Ich schaue immer wieder erstaunt nach Süd-Korea, auch da merkt man natürlich, dass viele Produktionen kein Hollywood-Blockbuster Budget haben. Aber sie scheuen sich nicht auch mal blutige Actionkracher, fiese Psychothriller, Horrorfilme, Poetische-Filme und Filme mit Anspruch zum Nachdenken und natürlich Historien-Schinken ohne Ende zu produzieren. 
Und die kommen quasi aus dem Nichts, es reichte 1999 mit Shiri ein Blockbuster um die Filmindustrie dort so richtig ins Rollen zu bringen. 

Aber diese Art von Film, da traut sich in Deutschland niemand dran aus Angst vor der Debatte, Filme müssen anspruchsvoll sein (oder schnulzig) und dürfen ja nicht zu brutal sein. 
Es ist einfach nur traurig, was aus der deutschen Filmindustrie geworden ist, die bis in die 80er ständig gute Filme lieferte und dann ihr letztes Aufbäumen in den 90ern erlebte. 

Mein erster koreanischer Film war übrigens Contact von 1998, eine Art Drama-Version von "E-Mail für dich" mit wunderschöner Musik (u.a.
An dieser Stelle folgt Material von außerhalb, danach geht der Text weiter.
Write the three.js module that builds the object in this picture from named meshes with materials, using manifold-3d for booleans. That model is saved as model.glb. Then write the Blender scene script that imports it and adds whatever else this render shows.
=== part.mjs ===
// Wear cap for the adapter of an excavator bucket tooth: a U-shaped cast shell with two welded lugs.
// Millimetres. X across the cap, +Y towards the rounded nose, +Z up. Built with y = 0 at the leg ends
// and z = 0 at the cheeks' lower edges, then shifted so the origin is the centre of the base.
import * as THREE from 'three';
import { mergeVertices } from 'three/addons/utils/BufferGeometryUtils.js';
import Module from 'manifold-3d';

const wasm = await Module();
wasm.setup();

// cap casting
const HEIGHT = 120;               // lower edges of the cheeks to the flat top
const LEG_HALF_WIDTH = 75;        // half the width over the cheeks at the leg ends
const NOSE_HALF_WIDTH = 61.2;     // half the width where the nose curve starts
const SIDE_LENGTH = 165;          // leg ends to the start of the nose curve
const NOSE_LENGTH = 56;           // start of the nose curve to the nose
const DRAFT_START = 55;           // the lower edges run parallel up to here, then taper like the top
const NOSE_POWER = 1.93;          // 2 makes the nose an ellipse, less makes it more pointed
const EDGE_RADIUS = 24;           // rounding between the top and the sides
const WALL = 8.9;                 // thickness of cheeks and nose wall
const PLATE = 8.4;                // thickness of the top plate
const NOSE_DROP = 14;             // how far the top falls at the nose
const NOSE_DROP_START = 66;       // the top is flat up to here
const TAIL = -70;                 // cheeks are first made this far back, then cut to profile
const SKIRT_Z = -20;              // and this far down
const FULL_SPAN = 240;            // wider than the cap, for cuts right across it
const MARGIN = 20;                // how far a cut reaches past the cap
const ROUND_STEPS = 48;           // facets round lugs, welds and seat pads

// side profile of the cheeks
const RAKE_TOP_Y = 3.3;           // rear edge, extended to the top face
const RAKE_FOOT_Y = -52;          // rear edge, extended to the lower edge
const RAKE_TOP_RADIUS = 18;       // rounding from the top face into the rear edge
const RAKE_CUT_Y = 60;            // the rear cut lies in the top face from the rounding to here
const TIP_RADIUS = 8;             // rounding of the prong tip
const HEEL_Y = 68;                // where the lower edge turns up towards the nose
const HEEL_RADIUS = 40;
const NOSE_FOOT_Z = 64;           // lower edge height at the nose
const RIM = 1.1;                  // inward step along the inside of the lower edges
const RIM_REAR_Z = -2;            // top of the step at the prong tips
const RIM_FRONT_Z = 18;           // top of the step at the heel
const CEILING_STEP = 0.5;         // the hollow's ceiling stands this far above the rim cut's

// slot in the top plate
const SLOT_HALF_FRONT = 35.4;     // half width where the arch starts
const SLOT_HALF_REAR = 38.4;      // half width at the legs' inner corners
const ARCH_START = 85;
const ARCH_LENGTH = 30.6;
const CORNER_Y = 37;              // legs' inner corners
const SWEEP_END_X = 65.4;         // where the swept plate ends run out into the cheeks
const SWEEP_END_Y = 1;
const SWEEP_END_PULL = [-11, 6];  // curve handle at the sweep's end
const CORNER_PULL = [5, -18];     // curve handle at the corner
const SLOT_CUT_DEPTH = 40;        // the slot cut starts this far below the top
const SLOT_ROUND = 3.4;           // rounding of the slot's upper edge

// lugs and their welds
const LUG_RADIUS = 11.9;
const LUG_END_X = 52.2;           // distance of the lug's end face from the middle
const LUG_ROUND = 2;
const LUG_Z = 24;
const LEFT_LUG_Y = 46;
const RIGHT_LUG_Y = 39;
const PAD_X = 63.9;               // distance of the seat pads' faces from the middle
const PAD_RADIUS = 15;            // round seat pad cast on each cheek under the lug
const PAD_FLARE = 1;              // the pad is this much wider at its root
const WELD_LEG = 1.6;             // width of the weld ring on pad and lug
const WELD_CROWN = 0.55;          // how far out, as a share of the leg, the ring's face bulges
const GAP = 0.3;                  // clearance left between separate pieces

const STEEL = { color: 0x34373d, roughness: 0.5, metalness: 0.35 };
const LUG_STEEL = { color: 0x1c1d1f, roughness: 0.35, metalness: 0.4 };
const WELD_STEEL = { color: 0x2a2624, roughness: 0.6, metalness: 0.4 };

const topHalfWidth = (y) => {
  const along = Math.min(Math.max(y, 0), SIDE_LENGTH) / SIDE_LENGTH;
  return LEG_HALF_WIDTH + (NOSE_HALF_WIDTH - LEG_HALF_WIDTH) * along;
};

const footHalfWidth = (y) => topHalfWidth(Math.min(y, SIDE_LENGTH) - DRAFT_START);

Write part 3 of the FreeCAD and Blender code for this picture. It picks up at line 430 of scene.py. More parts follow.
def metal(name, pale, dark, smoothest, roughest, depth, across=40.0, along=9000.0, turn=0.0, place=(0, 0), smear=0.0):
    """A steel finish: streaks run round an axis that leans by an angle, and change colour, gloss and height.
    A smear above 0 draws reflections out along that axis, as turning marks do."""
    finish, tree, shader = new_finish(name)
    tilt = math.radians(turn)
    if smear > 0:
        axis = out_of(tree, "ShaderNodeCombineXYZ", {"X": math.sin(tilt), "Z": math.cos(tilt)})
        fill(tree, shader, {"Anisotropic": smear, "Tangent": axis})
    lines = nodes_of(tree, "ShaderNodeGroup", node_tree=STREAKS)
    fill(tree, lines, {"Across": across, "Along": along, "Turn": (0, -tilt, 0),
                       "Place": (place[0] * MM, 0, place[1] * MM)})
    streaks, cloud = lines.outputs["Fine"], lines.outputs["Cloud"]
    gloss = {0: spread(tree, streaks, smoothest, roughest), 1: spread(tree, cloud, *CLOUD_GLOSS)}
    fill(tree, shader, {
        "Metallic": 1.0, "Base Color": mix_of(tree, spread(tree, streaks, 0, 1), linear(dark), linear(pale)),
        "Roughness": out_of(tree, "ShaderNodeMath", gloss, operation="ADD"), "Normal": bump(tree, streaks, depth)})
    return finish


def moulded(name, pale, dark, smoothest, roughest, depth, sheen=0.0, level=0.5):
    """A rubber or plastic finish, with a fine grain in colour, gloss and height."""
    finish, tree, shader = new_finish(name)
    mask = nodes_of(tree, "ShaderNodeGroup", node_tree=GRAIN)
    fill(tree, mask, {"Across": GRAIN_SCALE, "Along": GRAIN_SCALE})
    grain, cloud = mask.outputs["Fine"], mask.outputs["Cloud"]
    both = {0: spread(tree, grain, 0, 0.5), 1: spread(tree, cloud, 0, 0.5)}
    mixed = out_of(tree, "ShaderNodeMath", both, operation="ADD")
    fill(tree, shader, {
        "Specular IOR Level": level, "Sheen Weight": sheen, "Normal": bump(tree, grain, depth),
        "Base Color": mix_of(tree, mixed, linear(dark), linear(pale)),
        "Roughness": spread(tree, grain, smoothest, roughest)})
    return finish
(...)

Velvet Underground) die für die richtige Atmosphäre gesorgt hat, mit schönen Kameraeinstellungen, einsame Nachtfahrten durch Seoul usw.. Und was machen die Deutschen? Lizensieren den Film und machen ein deutsches Remake als billigste, platteste Liebesschnulze. So peinlich.


----------



## CryPosthuman (11. März 2018)

Ein kleiner Hoffnungsschimmer für die deutschen Serien:
Wishlist! Einfach mal auf YouTube schauen.
Ja, man merkt naütlich, dass es ein Studentenprojekt ist, aber dafür ist es richtig gut gemacht und man merkt schon über die erste Staffel hinweg, wie die Macher sich immer weiter verbessert haben.
Eine Serie, die auch in der Art und Handlung einzigartig und überraschend ist!


----------



## MichaelG (11. März 2018)

Spiritogre schrieb:


> Die Frage ist, woran liegt das? Weil die Deutschen leider keine guten Geschichten mehr erzählen können? Gute deutsche Schriftsteller und Autoren kann man bald an einer Hand abzählen. Weil der deutsche "Geschmack" im Bereich Film / TV in den letzten Jahrzehnten komplett und recht konsequent verhunzt wurde. Gut genug für gelangweilte Hausfrauen 50+ und das ist ohnehin die letzte Bastion, die noch reguläres Fernsehen schaut!?
> 
> Ich schaue immer wieder erstaunt nach Süd-Korea, auch da merkt man natürlich, dass viele Produktionen kein Hollywood-Blockbuster Budget haben. Aber sie scheuen sich nicht auch mal blutige Actionkracher, fiese Psychothriller, Horrorfilme, Poetische-Filme und Filme mit Anspruch zum Nachdenken und natürlich Historien-Schinken ohne Ende zu produzieren.
> Und die kommen quasi aus dem Nichts, es reichte 1999 mit Shiri ein Blockbuster um die Filmindustrie dort so richtig ins Rollen zu bringen.
> ...



Die ÖR senden gefühlt auch fast nur noch Sport oder Tatort. Und die Storys im Tatort werden immer hanebüchener und bescheuerter (sorry). Ebenso die Charakterzeichnungen der Ermittler (bis auf wenige Ausnahmen).


----------



## Bonkic (11. März 2018)

*23* fällt mir grad noch ein als beispiel für eine gelungenen deutschen film.


----------